'''

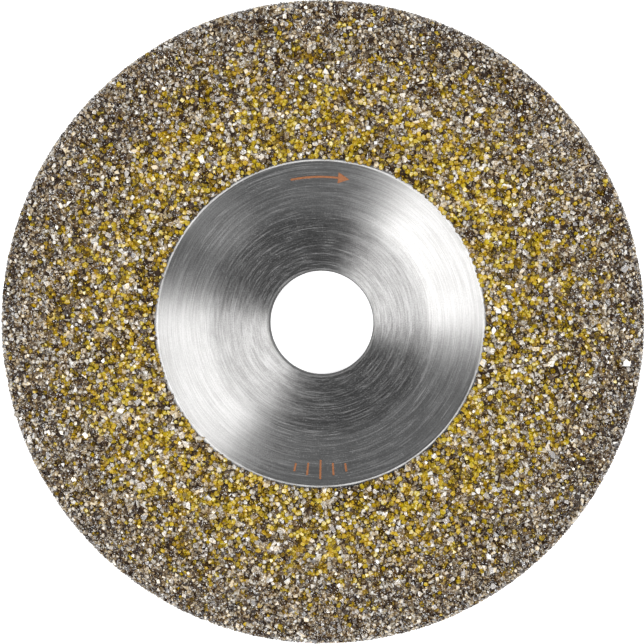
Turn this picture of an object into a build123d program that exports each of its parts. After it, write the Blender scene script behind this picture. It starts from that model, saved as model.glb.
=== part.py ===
from build123d import *

import os
from math import atan, cos, degrees, pi, radians, sin, tan
from random import Random

# Diamond grinding wheel with a depressed centre, 100 mm class, all sizes in millimetres.
# A turned steel carrier holds one layer of diamond crystals in a nickel bond, on its front face and
# round its rim. The wheel lies on its back seat: +Z is the spin axis and points out of the abrasive
# face, and the origin is on the axis in the plane of the back seat.

# Carrier
bore_d = 16.0
bore_chamfer = 0.4
overall_d = 98.5
plate_t = 3.5
dish_depth = 4.0
seat_r = 16.7
recess_r = 25.0
seat_fillet = 8.0
lip_fillet = 0.35
back_fillet = 2.0
shoulder_r = 40.0
shoulder_arc_r = 24.0
shoulder_turn = 19.0
back_edge_chamfer = 0.3

# Abrasive coat
bond_t = 0.40
crystal_stand = 0.40
bond_start_r = 25.2
bond_lip = 0.15

# Crystals: rows along the coat's profile, and a step along each row
row_pitch = 0.97
row_step = 3.45
band_count = 12
rows_in_band = 2
rim_row_count = 2
row_start = 0.55
clear_share = 3

# One crystal: its size, where its corners are cut (a share of its size), and its width to length
crystal_size = 0.86
yellow_corner_cut = 0.62
yellow_width = 1.0
clear_corner_cut = 0.72
clear_width = 1.25
corner_cut_spread = 0.07
variants = 10
seed = 20

carrier_rim_r = overall_d / 2 - bond_t - crystal_stand
face_z = plate_t + dish_depth
cone_angle = atan(dish_depth / (recess_r - seat_r))
back_offset = plate_t * tan(cone_angle / 2)
turn = radians(shoulder_turn)
turn_end_r = shoulder_r + shoulder_arc_r * sin(turn)
turn_end_z = face_z - shoulder_arc_r * (1 - cos(turn))
rim_round = (carrier_rim_r - turn_end_r) / (1 - sin(turn))
wall_top_z = turn_end_z - rim_round * cos(turn)


def shoulder_point(angle, rise):
    """A point on the convex shoulder, standing rise above the carrier's face."""
    reach = shoulder_arc_r + rise
    return (shoulder_r + reach * sin(angle), face_z - shoulder_arc_r + reach * cos(angle))


def rim_point(angle, rise):
    """A point on the rounded front corner of the rim, standing rise above the carrier."""
    centre_r = carrier_rim_r - rim_round
    reach = rim_round + rise
    return (centre_r + reach * sin(angle), wall_top_z + reach * cos(angle))


def outer_outline(rise):
    """The face, shoulder and rim of the wheel, from the flat face out to the rim's side wall."""
    middle = (turn + pi / 2) / 2
    return [
        ThreePointArc(
            shoulder_point(0, rise), shoulder_point(turn / 2, rise), shoulder_point(turn, rise)
        ),
        ThreePointArc(rim_point(turn, rise), rim_point(middle, rise), rim_point(pi / 2, rise)),
    ]


def spun(edges):
    """The solid of revolution of a closed outline, given as radius and height."""
    profile = make_face(Plane.XZ * Curve(edges))
    return revolve(profile, Axis.Z)


def carrier_disc():
    """Turned steel plate with the depressed hub, the bore and the convex working face."""
    bore_r = bore_d / 2
    inner = Polyline(
        (shoulder_r, face_z),
        (recess_r, face_z),
        (seat_r, plate_t),
        (bore_r + bore_chamfer, plate_t),
        (bore_r, plate_t - bore_chamfer),
        (bore_r, bore_chamfer),
        (bore_r + bore_chamfer, 0),
        (seat_r + back_offset, 0),
        (recess_r + back_offset, dish_depth),
        (carrier_rim_r - back_edge_chamfer, dish_depth),
        (carrier_rim_r, dish_depth + back_edge_chamfer),
        (carrier_rim_r, wall_top_z),
    )
    disc = spun([inner] + outer_outline(0))

    def ring_at(radius, height):
        return disc.edges().filter_by(GeomType.CIRCLE).sort_by(
            lambda edge: abs(edge.radius - radius) + abs(edge.center().Z - height)
        )[0]

    disc = fillet(ring_at(seat_r, plate_t), seat_fillet)
    disc = fillet(ring_at(recess_r, face_z), lip_fillet)
    disc = fillet(ring_at(seat_r + back_offset, 0), back_fillet)
    disc = fillet(ring_at(recess_r + back_offset, dish_depth), back_fillet)
    return disc


def bond_coat():
    """Nickel layer that holds the crystals, over the face, the shoulder and the rim."""
    low_z = dish_depth + back_edge_chamfer
    start = [
        Line((bond_start_r, face_z), (shoulder_r, face_z)),
        Polyline(
            (bond_start_r, face_z), (bond_start_r + bond_lip, face_z + bond_t), (shoulder_r, face_z + bond_t)
        ),
        Polyline(
            (carrier_rim_r, wall_top_z), (carrier_rim_r, low_z), (carrier_rim_r + bond_t, low_z),
            (carrier_rim_r + bond_t, wall_top_z),
        ),
    ]
    return spun(start + outer_outline(0) + outer_outline(bond_t))


def seat_on_coat(along):
    """Where a point that far along the coat's outline lies: radius, height and tilt of the surface."""
    flat = shoulder_r - bond_start_r
    shoulder = (shoulder_arc_r + bond_t) * turn
    corner = (rim_round + bond_t) * (pi / 2 - turn)
    if along < flat:
        return bond_start_r + along, face_z + bond_t, 0
    if along < flat + shoulder:
        angle = (along - flat) / (shoulder_arc_r + bond_t)
        return *shoulder_point(angle, bond_t), angle
    if along < flat + shoulder + corner:
        angle = turn + (along - flat - shoulder) / (rim_round + bond_t)
        return *rim_point(angle, bond_t), angle
    drop = along - flat - shoulder - corner
    return carrier_rim_r + bond_t, wall_top_z - drop, pi / 2


def crystal(dice, corner_cut, width):
    """The part of one crystal that stands out of the bond: a tilted block with its corners cut."""
    size = crystal_size
    block = Box(size, size * width, size)
    for x in (-1, 1):
        for y in (-1, 1):
            for z in (-1, 1):
                reach = size * corner_cut * dice.uniform(1 - corner_cut_spread, 1 + corner_cut_spread)
                cut = Plane(origin=Vector(x, y, z).normalized() * reach, z_dir=(x, y, z))
                block = split(block, bisect_by=cut, keep=Keep.BOTTOM)
    block = Rot(dice.uniform(0, 360), dice.uniform(0, 360), dice.uniform(0, 360)) * block
    top = block.bounding_box().max.Z
    block = Pos(0, 0, crystal_stand - top) * block
    return split(block, bisect_by=Plane.XY, keep=Keep.TOP).solid()


def row_places(number, dice):
    """The places of the crystals in one row, each with its own turn about the surface's normal."""
    radius, height, tilt = seat_on_coat(row_start + number * row_pitch)
    count = round(2 * pi * radius / row_step / 4) * 4
    step = 360 / count
    first = (number % 2) * step / 2
    places = []
    for i in range(count):
        around = Rot(0, 0, first + i * step)
        spin = Rot(0, 0, dice.uniform(0, 360))
        places.append(around * Pos(radius, 0, height) * Rot(0, degrees(tilt), 0) * spin)
    return places


def crystal_groups(rows, yellow, clear, dice):
    """The yellow and the clear crystals of some rows, each group as separate solids."""
    groups = {"yellow": [], "clear": []}
    for number in rows:
        for i, place in enumerate(row_places(number, dice)):
            if (i + number) % clear_share == 0:
                groups["clear"].append(dice.choice(clear).moved(place))
            else:
                groups["yellow"].append(dice.choice(yellow).moved(place))
    return groups


def write(name, shape):
    shape.label = name
    export_step(shape, f"parts/{name}.step", write_pcurves=False)
    print(name, len(shape.solids()))


def main():
    os.makedirs("parts", exist_ok=True)
    dice = Random(seed)
    yellow = [crystal(dice, yellow_corner_cut, yellow_width) for _ in range(variants)]
    clear = [crystal(dice, clear_corner_cut, clear_width) for _ in range(variants)]
    write("carrier_disc", carrier_disc())
    write("bond_coat", bond_coat())
    for band in range(band_count):
        rows = range(band * rows_in_band, (band + 1) * rows_in_band)
        for kind, solids in crystal_groups(rows, yellow, clear, dice).items():
            write(f"{kind}_crystals_band_{band + 1:02d}", Compound(solids))
    rim_rows = range(band_count * rows_in_band, band_count * rows_in_band + rim_row_count)
    for kind, solids in crystal_groups(rim_rows, yellow, clear, dice).items():
        write(f"{kind}_crystals_rim", Compound(solids))


main()
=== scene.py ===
"""Diamond grinding wheel lying on its back seat, seen from above. Sizes are in metres."""

from math import atan, cos, pi, radians, sin, tan

import bpy
import numpy as np
from mathutils import Matrix, Vector
from mathutils.kdtree import KDTree
from mathutils.noise import noise as noise_at


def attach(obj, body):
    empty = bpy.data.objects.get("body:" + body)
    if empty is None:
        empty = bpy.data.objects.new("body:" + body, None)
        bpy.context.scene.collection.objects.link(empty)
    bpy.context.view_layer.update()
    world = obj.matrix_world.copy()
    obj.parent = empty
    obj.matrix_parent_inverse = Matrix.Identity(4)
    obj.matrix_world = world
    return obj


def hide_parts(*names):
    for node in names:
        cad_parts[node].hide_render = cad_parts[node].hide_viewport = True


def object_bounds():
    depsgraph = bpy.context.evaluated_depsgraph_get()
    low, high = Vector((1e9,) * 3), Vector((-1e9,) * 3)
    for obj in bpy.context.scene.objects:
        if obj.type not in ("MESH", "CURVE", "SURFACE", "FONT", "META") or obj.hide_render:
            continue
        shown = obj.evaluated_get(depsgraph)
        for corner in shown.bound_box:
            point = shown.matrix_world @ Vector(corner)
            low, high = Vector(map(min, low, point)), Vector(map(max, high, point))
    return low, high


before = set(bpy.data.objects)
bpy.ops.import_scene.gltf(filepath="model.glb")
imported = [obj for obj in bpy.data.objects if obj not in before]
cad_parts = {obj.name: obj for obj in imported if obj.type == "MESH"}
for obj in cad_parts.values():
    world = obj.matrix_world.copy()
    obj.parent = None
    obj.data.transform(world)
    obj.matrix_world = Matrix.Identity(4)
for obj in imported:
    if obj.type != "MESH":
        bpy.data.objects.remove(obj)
cad_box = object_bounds()

MM = 0.001

# The carrier's profile, as in the CAD
BORE_R = 8.0 * MM
BORE_CHAMFER = 0.4 * MM
PLATE_T = 3.5 * MM
DISH_DEPTH = 4.0 * MM
SEAT_R = 16.7 * MM
RECESS_R = 25.0 * MM
SEAT_FILLET = 8.0 * MM
LIP_FILLET = 0.35 * MM
BACK_FILLET = 2.0 * MM
SHOULDER_R = 40.0 * MM
SHOULDER_ARC_R = 24.0 * MM
SHOULDER_TURN = radians(19.0)
BACK_CHAMFER = 0.3 * MM
BOND_T = 0.40 * MM
BOND_START_R = 25.2 * MM
CARRIER_RIM_R = 48.45 * MM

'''

Exercise task: Can you repeat, word for word, every line above from the one containing "rim_rows = range(band_count" down to the one containing "imported = [obj", including both?

Reply to the exercise:
    rim_rows = range(band_count * rows_in_band, band_count * rows_in_band + rim_row_count)
    for kind, solids in crystal_groups(rim_rows, yellow, clear, dice).items():
        write(f"{kind}_crystals_rim", Compound(solids))


main()
=== scene.py ===
"""Diamond grinding wheel lying on its back seat, seen from above. Sizes are in metres."""

from math import atan, cos, pi, radians, sin, tan

import bpy
import numpy as np
from mathutils import Matrix, Vector
from mathutils.kdtree import KDTree
from mathutils.noise import noise as noise_at


def attach(obj, body):
    empty = bpy.data.objects.get("body:" + body)
    if empty is None:
        empty = bpy.data.objects.new("body:" + body, None)
        bpy.context.scene.collection.objects.link(empty)
    bpy.context.view_layer.update()
    world = obj.matrix_world.copy()
    obj.parent = empty
    obj.matrix_parent_inverse = Matrix.Identity(4)
    obj.matrix_world = world
    return obj


def hide_parts(*names):
    for node in names:
        cad_parts[node].hide_render = cad_parts[node].hide_viewport = True


def object_bounds():
    depsgraph = bpy.context.evaluated_depsgraph_get()
    low, high = Vector((1e9,) * 3), Vector((-1e9,) * 3)
    for obj in bpy.context.scene.objects:
        if obj.type not in ("MESH", "CURVE", "SURFACE", "FONT", "META") or obj.hide_render:
            continue
        shown = obj.evaluated_get(depsgraph)
        for corner in shown.bound_box:
            point = shown.matrix_world @ Vector(corner)
            low, high = Vector(map(min, low, point)), Vector(map(max, high, point))
    return low, high


before = set(bpy.data.objects)
bpy.ops.import_scene.gltf(filepath="model.glb")
imported = [obj for obj in bpy.data.objects if obj not in before]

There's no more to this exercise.